— Start of Data excerpts —

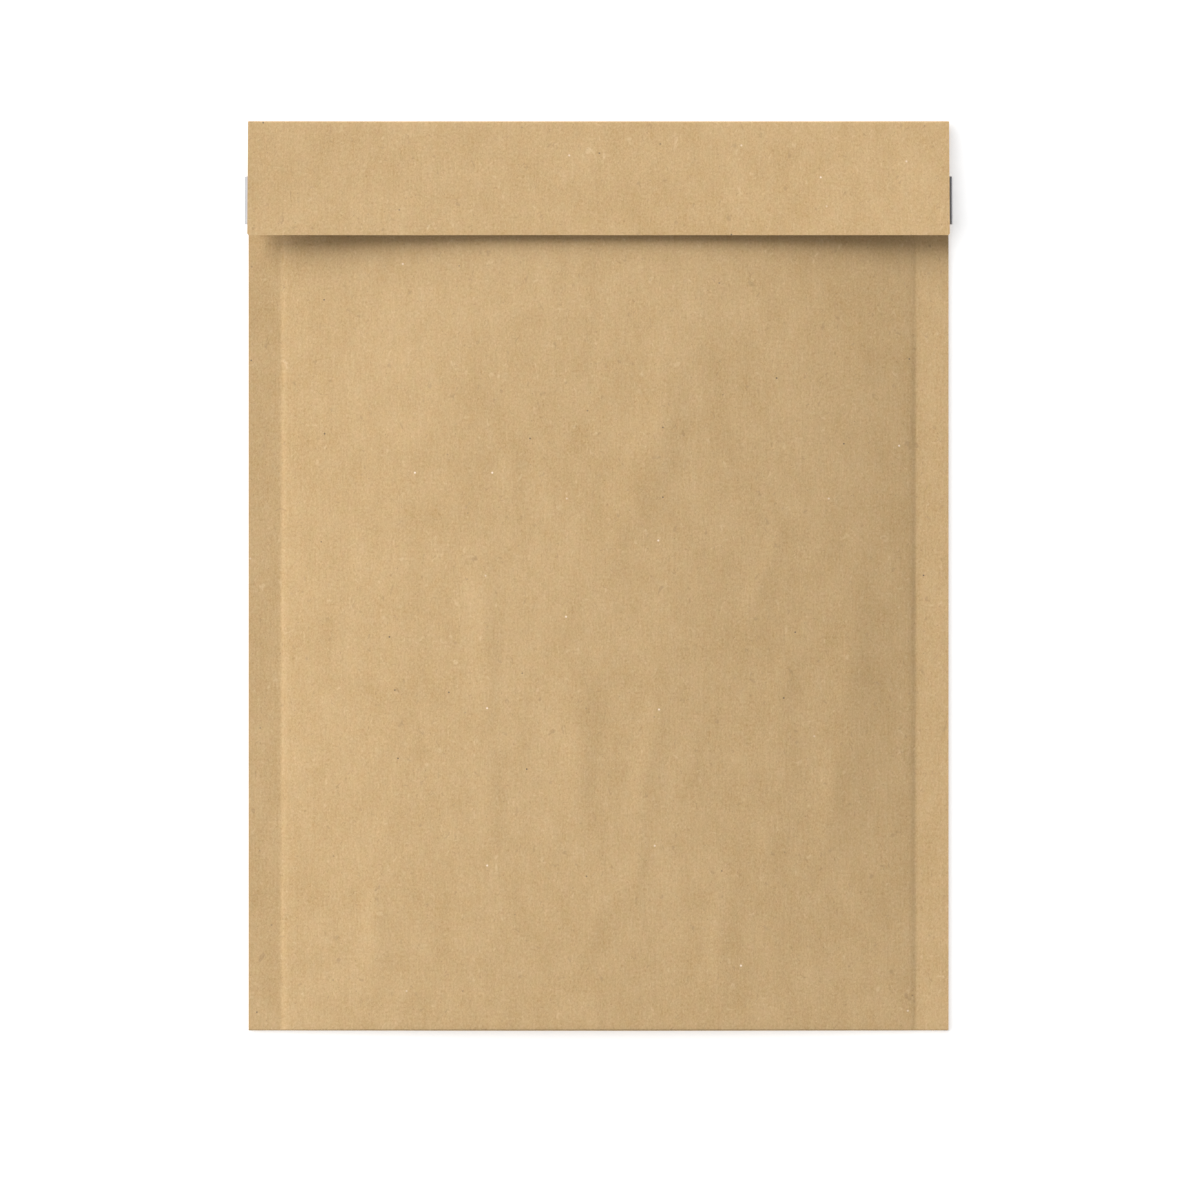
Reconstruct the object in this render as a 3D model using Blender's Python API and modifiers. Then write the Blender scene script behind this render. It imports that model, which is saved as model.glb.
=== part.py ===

— End of Data excerpts —
— Start of Data excerpts —

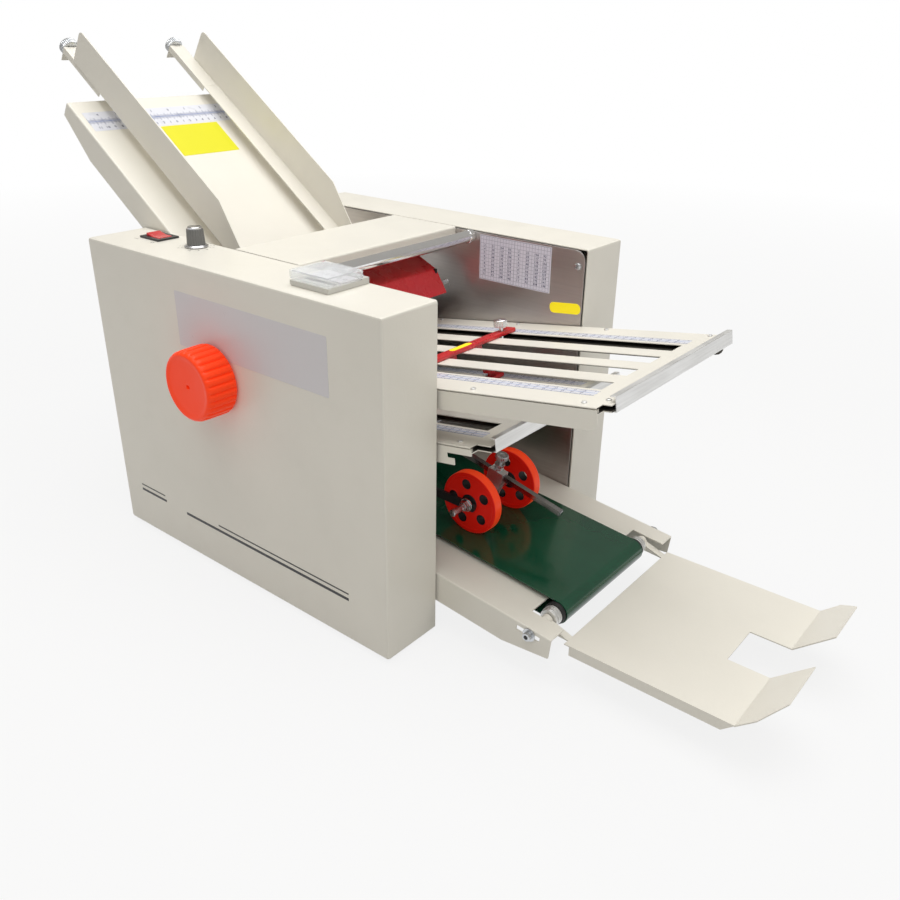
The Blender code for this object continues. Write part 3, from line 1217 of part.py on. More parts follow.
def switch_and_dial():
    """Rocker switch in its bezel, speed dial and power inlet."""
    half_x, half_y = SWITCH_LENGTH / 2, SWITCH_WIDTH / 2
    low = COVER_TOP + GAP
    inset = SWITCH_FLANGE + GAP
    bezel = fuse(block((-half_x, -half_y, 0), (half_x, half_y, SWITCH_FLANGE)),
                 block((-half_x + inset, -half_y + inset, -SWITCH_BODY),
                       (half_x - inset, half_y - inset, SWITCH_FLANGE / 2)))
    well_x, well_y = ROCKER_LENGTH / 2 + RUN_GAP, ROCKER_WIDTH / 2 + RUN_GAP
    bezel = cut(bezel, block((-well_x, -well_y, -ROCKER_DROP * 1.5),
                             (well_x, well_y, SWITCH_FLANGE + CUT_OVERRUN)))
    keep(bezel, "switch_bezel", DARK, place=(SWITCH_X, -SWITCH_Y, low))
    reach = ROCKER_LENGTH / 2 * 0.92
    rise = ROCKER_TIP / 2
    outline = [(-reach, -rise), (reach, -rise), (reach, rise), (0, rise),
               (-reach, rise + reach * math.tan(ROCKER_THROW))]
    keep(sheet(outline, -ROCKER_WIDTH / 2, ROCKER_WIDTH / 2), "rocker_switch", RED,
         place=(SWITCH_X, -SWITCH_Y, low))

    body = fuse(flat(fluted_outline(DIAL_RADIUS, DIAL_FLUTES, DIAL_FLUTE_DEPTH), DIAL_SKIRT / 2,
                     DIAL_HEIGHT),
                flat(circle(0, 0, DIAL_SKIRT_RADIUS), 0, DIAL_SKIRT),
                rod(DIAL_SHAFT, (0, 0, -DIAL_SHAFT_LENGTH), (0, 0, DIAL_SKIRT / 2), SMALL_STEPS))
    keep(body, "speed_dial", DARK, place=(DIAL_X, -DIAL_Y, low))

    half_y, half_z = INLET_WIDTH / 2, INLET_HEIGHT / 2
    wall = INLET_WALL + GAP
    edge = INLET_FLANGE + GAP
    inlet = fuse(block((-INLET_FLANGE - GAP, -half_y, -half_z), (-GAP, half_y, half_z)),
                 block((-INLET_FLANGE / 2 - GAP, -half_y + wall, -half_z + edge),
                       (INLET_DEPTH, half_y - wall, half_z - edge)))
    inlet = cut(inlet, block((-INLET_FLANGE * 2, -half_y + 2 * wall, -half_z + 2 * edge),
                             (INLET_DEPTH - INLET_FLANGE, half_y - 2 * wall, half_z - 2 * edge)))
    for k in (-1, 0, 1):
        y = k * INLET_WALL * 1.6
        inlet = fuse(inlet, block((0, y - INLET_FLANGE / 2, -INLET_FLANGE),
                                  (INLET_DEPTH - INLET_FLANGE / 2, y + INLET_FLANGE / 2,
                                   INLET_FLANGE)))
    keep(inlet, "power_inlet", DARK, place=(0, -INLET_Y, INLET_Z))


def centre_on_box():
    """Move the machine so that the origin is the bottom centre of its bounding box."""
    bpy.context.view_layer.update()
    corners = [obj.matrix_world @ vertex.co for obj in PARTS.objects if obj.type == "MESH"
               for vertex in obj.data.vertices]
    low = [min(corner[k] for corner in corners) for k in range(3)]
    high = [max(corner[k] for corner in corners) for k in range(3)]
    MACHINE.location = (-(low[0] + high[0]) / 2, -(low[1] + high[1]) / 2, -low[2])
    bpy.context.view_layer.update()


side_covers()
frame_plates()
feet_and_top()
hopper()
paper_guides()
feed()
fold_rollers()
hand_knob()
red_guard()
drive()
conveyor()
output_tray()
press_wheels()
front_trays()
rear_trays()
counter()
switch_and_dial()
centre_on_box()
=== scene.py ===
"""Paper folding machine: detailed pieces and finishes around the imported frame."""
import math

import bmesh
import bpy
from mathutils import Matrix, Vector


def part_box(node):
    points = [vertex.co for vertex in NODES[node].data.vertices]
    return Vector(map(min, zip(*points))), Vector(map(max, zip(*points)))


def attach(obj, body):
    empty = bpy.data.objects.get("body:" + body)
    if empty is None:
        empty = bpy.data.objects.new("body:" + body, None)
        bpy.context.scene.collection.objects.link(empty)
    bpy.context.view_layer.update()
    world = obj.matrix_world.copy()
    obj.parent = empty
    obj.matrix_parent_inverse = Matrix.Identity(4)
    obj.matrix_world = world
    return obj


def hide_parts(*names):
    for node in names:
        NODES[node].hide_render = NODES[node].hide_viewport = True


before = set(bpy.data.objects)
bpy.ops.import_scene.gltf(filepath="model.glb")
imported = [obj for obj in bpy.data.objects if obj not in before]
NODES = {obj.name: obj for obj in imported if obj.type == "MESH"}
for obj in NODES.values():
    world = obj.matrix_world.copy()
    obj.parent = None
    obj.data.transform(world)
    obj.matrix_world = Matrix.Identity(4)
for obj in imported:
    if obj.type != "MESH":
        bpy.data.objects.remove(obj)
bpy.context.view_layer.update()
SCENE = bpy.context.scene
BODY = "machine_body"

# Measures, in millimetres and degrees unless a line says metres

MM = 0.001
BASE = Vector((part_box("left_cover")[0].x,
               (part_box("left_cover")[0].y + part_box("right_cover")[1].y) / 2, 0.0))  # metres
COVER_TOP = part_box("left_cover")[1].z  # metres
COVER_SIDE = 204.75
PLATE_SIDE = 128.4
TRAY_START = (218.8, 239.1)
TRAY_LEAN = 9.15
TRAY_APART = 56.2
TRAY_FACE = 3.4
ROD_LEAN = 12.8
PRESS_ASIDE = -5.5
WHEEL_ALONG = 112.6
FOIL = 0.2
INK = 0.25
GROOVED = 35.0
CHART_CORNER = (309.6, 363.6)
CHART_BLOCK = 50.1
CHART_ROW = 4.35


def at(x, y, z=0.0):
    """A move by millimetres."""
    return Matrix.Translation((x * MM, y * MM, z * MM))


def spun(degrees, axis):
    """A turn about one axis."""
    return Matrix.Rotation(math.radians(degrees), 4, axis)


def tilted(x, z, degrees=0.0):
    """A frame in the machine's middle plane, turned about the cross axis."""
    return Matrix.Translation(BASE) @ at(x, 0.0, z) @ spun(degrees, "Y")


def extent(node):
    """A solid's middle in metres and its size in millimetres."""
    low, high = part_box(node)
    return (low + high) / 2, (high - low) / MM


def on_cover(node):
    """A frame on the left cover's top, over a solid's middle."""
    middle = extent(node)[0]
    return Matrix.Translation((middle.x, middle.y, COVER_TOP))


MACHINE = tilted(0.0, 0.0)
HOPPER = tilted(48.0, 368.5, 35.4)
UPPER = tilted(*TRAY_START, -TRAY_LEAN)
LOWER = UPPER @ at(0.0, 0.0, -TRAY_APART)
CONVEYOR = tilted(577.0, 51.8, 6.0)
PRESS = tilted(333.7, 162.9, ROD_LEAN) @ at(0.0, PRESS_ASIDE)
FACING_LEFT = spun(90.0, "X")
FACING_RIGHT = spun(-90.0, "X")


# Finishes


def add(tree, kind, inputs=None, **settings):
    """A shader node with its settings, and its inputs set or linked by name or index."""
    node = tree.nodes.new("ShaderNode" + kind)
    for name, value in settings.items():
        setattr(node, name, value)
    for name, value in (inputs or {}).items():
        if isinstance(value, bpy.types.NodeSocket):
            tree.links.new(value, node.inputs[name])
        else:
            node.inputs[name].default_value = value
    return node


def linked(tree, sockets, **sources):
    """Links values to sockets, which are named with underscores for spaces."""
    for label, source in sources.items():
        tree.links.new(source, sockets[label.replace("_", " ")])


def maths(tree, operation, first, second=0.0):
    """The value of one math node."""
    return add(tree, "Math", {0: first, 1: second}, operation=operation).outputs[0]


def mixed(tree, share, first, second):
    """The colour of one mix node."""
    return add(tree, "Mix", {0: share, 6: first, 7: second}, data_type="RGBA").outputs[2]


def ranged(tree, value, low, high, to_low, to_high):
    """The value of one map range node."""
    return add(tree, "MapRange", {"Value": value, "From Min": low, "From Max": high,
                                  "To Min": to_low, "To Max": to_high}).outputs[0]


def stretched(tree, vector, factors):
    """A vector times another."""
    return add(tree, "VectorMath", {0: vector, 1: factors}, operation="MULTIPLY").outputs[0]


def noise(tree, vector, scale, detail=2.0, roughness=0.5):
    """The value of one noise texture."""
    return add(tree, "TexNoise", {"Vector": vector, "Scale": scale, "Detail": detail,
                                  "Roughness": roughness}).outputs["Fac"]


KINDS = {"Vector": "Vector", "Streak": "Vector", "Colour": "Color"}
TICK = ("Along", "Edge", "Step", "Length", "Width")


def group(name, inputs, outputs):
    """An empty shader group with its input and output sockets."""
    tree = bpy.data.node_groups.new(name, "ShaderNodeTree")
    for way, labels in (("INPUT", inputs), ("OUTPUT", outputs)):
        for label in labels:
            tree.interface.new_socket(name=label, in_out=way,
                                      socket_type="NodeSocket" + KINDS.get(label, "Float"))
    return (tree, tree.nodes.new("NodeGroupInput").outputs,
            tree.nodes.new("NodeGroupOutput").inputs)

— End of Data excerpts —

Objective —
Look back at the entries above and repeat, unchanged, every line from the line holding "bpy.context.scene.collection.objects.link(empty)" through the line holding "# Measures, in".

Solution for this problem —
        bpy.context.scene.collection.objects.link(empty)
    bpy.context.view_layer.update()
    world = obj.matrix_world.copy()
    obj.parent = empty
    obj.matrix_parent_inverse = Matrix.Identity(4)
    obj.matrix_world = world
    return obj


def hide_parts(*names):
    for node in names:
        NODES[node].hide_render = NODES[node].hide_viewport = True


before = set(bpy.data.objects)
bpy.ops.import_scene.gltf(filepath="model.glb")
imported = [obj for obj in bpy.data.objects if obj not in before]
NODES = {obj.name: obj for obj in imported if obj.type == "MESH"}
for obj in NODES.values():
    world = obj.matrix_world.copy()
    obj.parent = None
    obj.data.transform(world)
    obj.matrix_world = Matrix.Identity(4)
for obj in imported:
    if obj.type != "MESH":
        bpy.data.objects.remove(obj)
bpy.context.view_layer.update()
SCENE = bpy.context.scene
BODY = "machine_body"

# Measures, in millimetres and degrees unless a line says metres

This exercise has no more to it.